Standard location for 3rd party software is: /opt///

The install of the NVIDIA can work, or the rpm for cuDNN can be done to work around this for using Anaconda or venv/virtualenv. Or with vnev/virtualenv you can use --system-site-packages

Thank you, but I wasn’t using Anaconda or a python virtual environment when I experienced this problem. In order to minimize confounding factors, I did a clean install of Ubuntu, a clean install of Lambda Stack, and ran an LSTM test script directly from the command line.

Since the same test script runs fine from the command line after I did a second clean install of Ubuntu and manually installed TensorFlow, I suspect the problem lies elsewhere.

FWIW, I’ve subsequently installed miniconda on the workstation, and TensorFlow works just fine within a conda environment, returning all the expected messages about how it’s finding the GPUs.

If anyone else is running into this problem: I could solve it by copying the libraries to the folder where tensorflow expects them to be.

like so:

sudo cp /usr/lib/python3/dist-packages/tensorflow/libcudnn* /usr/lib/x86_64-linux-gnu/

After that cudnn works for me without doing any updates whatsoever.
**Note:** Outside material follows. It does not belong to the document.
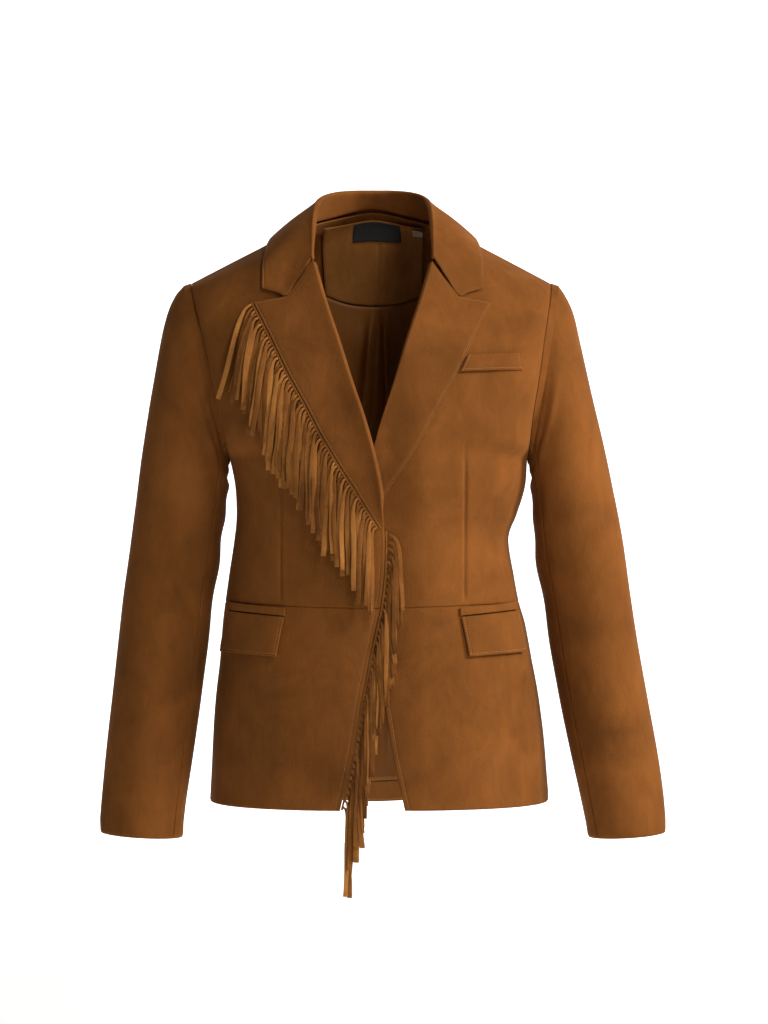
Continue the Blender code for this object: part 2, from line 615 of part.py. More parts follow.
def lapel_fringe(finish):
    """The fringe of the wearer's right lapel, from the peak down to the break."""
    number = np.linspace(len(LAPEL_EDGE) - 1, 0.08, 60)
    settings = FringeSettings(LAPEL_STRANDS, 100.0, 2.4, (9.0, 6.0, 3.5), LAPEL_STEPS, lapel_rise)
    return fringe("fringe_lapel", -column(LAPEL_EDGE, "x", number), column(LAPEL_EDGE, "z", number),
                  settings, finish)


def edge_fringe(finish):
    """The fringe of the wearer's right front edge, from the hem up to the break."""
    row = np.linspace(0.02, 7.3, 60)
    x = column(FRONT_ROWS, "inner", row)
    z = sheet_point(FRONT_ROWS, RIGHT, x, row)[..., 2]
    root = np.interp(np.linspace(0, 1, EDGE_STRANDS), np.linspace(0, 1, len(x)), -x)
    bends = 4.5 + np.maximum(EDGE_SPREAD * np.arange(EDGE_STRANDS) - (root - root[0]), 0.0)
    settings = FringeSettings(EDGE_STRANDS, 100.0, -0.8, bends, EDGE_STEPS, edge_rise)
    return fringe("fringe_front_edge", -x, z, settings, finish)


def pockets(finish):
    """The flap and welt of each hip pocket, and the breast welt on the wearer's left."""
    for side, word in ((RIGHT, "right"), (LEFT, "left")):
        welt = (Spot(94, -417), Spot(158, -412), Spot(158, -421), Spot(94, -426))
        patch_on_front(f"pocket_welt_{word}", side, welt, (9, 3), (2.6, 3.2, 3.2, 2.6), 1.9, finish)
        flap = (Spot(95, -426.8), Spot(159, -421.8), Spot(165, -467), Spot(103, -470))
        patch_on_front(f"pocket_flap_{word}", side, flap, (10, 6), (2.9, 3.4, 5.4, 4.6), FOLDED, finish)
    welt = (Spot(102.5, -143.5), Spot(161, -140), Spot(162, -159), Spot(93.8, -162))
    patch_on_front("breast_welt", LEFT, welt, (9, 3), (2.3, 2.3, 2.3, 2.3), 1.9, finish)


def neck_labels(label_finish, tag_finish):
    """The woven label and the size tag inside the back of the neck, both bare."""
    for name, middle, wide, high, drop, gap, finish in (
            ("neck_label", 4.4, 57.0, 22.0, 2.0, 1.0, label_finish),
            ("size_tag", 55.0, 12.0, 14.0, 1.0, 2.9, tag_finish)):
        x = middle + np.linspace(-wide / 2, wide / 2, 9)[None, :]
        per_row = 42.0
        top = neck_row(np.abs(x)) - 0.14 - drop / per_row
        row = top - np.linspace(1, 0, 4)[:, None] * high / per_row
        halves = [body_point(side, np.abs(x) + 0 * row, 2 * SHOULDER_ROW - row, -FACING_DEPTH - 0.8 - gap)
                  for side in (RIGHT, LEFT)]
        grid = np.where((x < 0)[..., None], *halves)
        cloth(name, grid, 0.8, finish, np.array([0.0, -1.0, 0.0]))


def clear_scene():
    """Remove the scene's objects and make the jacket's collection."""
    for old in list(bpy.data.objects):
        bpy.data.objects.remove(old)
    made = bpy.data.collections.new("fringed_jacket")
    bpy.context.scene.collection.children.link(made)


def build():
    """Make every piece of the jacket."""
    clear_scene()
    suede = material("suede", SUEDE_COLOUR, 0.95)
    fringe_suede = material("fringe_suede", FRINGE_COLOUR, 0.95)
    silk = material("lining_satin", LINING_COLOUR, 0.45)
    label = material("label_weave", LABEL_COLOUR, 0.8)
    tag = material("size_tag_tape", TAG_COLOUR, 0.8)
    seam = 0.006
    armhole = np.array([UNDERARM_ROW, 10.2, 10.55, 11.1, 11.7, 12.5, 13.3, 14.1, 14.9, 15.5, 16.0,
                        16.35, 16.7, SHOULDER_ROW])
    upper = np.concatenate([np.linspace(WAIST_ROW + seam, UNDERARM_ROW, 8)[:-1], armhole])
    skirt = np.linspace(0.0, WAIST_ROW - seam, 7)
    upper[-1] -= seam
    for side, word in ((RIGHT, "right"), (LEFT, "left")):
        front_panel(f"front_{word}", side, upper, suede)
        front_panel(f"front_skirt_{word}", side, skirt, suede)
        back_panel(f"back_{word}", side, upper, suede)
        back_panel(f"back_skirt_{word}", side, skirt, suede)
        sleeve_piece(f"top_sleeve_{word}", side, armhole[3:], True, suede)
        sleeve_piece(f"under_sleeve_{word}", side, armhole[:4], False, suede)
        lapel(f"lapel_{word}", side, suede)
    collar(suede)
    pockets(suede)
    lapel_fringe(fringe_suede)
    edge_fringe(fringe_suede)
    inside_of_back(suede, silk)
    neck_labels(label, tag)


build()
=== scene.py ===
"""Looks of a fringed suede jacket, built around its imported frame.

Sizes are in millimetres and are turned to metres where a mesh is made. +X is the wearer's left,
-Y the front and +Z up, and the origin lies between the shoulders, level with the neck.
"""
import logging
from dataclasses import dataclass
from enum import Enum
from typing import Callable, Sequence

import bpy
import numpy as np
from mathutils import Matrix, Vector

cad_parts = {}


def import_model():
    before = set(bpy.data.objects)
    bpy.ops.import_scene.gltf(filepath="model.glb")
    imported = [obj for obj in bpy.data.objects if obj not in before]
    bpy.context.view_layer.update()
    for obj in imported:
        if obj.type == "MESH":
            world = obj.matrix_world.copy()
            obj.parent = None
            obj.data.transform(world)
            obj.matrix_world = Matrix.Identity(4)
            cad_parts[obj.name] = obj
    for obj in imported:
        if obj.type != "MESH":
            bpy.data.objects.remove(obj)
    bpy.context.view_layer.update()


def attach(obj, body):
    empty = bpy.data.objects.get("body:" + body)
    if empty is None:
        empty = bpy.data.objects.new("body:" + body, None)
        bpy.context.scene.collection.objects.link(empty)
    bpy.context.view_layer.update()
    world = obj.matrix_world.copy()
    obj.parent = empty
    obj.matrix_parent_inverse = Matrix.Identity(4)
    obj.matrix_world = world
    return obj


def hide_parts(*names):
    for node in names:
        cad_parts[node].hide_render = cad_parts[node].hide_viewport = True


LOG = logging.getLogger("fringed_jacket")
MILLIMETRE = 0.001
DRESSED = "_dressed"
EDGE_NAMES = ("first_row", "last_row", "first_column", "last_column")
LEVEL = np.array([1.0, 1.0, 0.0])
UP = np.array([0.0, 0.0, 1.0])
FORWARD = np.array([0.0, -1.0, 0.0])
NEARLY_NONE = 1e-9
Grid = np.ndarray


class Side(Enum):
    """A side of the wearer, by the sign of its X."""

    RIGHT = -1.0
    LEFT = 1.0

    @property
    def word(self) -> str:
        """The side's name as the frame's nodes have it."""
        return self.name.lower()


class Held(Enum):
    STRETCHED = "stretched"
    HUNG = "hung"
    FOLDED = "folded"


# Curves and tables


@dataclass(frozen=True)
class FrontRow:
    """A level section of the front: its middle, its end at the side, its widths and its own edge."""

    mid_z: float
    mid_y: float
    edge_z: float
    edge_y: float
    half_right: float
    half_left: float
    inner: float


@dataclass(frozen=True)
class BackRow:
    """A level section of the back: its middle, its end at the side and its widths."""

    mid_z: float
    mid_y: float
    edge_z: float
    edge_y: float
    half_right: float
    half_left: float


@dataclass(frozen=True)
class Ring:
    """A ring of a sleeve: its outer and inner point seen from the front, and its depth."""

    outer_x: float
    outer_z: float
    inner_x: float
    inner_z: float
    mid_y: float
    half_depth: float


@dataclass(frozen=True)
class Spot:
    """A place on the front: distance from the middle, and height."""

    x: float
    z: float


@dataclass(frozen=True)
class Station:
    """A station of the collar: its fold, its outer edge and its neck seam."""

    fold_x: float
    fold_y: float
    fold_z: float
    edge_x: float
    edge_row: float
    seam_x: float
    seam_row: float


FRONT_ROWS = (
    FrontRow(-633, -128, -634, 6, 182.0, 196.0, 35), FrontRow(-574, -125, -572, 6, 179.0, 191.0, 22),
    FrontRow(-519, -120, -518, 6, 175.5, 185.0, 13), FrontRow(-478, -114, -478, 5, 171.0, 177.5, 5),
    FrontRow(-439, -109, -438, 5, 168.0, 170.0, -3), FrontRow(-417, -105, -413, 5, 165.0, 163.0, -8),
    FrontRow(-384, -102, -384, 5, 161.0, 157.5, -12), FrontRow(-344, -100, -344, 5, 155.0, 151.5, -13),
    FrontRow(-314, -104, -315, 5, 152.5, 161.0, -10), FrontRow(-283, -112, -285, 5, 154.0, 170.0, -7),
    FrontRow(-250, -118, -257, 5, 159.0, 172.0, 0), FrontRow(-213, -118, -240, -30, 162.0, 173.0, 10),
    FrontRow(-173, -112, -205, -50, 168.0, 176.0, 23), FrontRow(-126, -101, -160, -56, 177.0, 183.0, 37),
    FrontRow(-77, -85, -118, -52, 187.0, 189.0, 52), FrontRow(-27, -66, -86, -38, 196.0, 194.5, 64),
    FrontRow(2, -42, -66, -18, 201.0, 197.5, 71), FrontRow(36, 8, -57, 6, 203.0, 198.5, 78),
)
BACK_ROWS = (
    BackRow(-650, 128, -634, 6, 182.0, 196.0), BackRow(-588, 127, -572, 6, 179.0, 191.0),
    BackRow(-527, 123, -518, 6, 175.5, 185.0), BackRow(-482, 117, -478, 5, 171.0, 177.5),
    BackRow(-440, 110, -438, 5, 168.0, 170.0), BackRow(-417, 104, -413, 5, 165.0, 163.0),
    BackRow(-383, 99, -384, 5, 161.0, 157.5), BackRow(-342, 93, -344, 5, 155.0, 151.5),
    BackRow(-312, 94, -315, 5, 152.5, 161.0), BackRow(-281, 99, -285, 5, 154.0, 170.0),
    BackRow(-248, 107, -257, 5, 159.0, 172.0), BackRow(-204, 114, -240, 34, 160.5, 172.0),
    BackRow(-156, 118, -205, 52, 166.0, 174.0), BackRow(-108, 118, -160, 60, 175.0, 181.0),
    BackRow(-60, 113, -118, 56, 185.5, 187.5), BackRow(-14, 103, -86, 44, 195.0, 194.0),
    BackRow(31, 84, -66, 24, 201.0, 197.5), BackRow(36, 8, -57, 6, 203.0, 198.5),
)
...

Yes, that can work also, but it is incomplete.

What that does is copying the cuDNN library in the system wide PATH.
That will help if you are not using the standard python which knows where to find it for the specific build of pytorch or tensorflow.

If you are using Anaconda, that installs all of its own python, pytorch, tensorflow, cuda-toolkit and cudnn. However, Anaconda does not point the LD_LIBRARY_PATH to the new location.
$ export LD_LIBRARY_PATH=${CONDA_PREFIX}/lib:${LD_LIBRARY_PATH}

And if you are using python venv or virtualenv - I normally install the appropriate cuDNN manually for those virtual environments for the given build I am using.

And docker would have that in the image if it had tensorflow/cuDNN.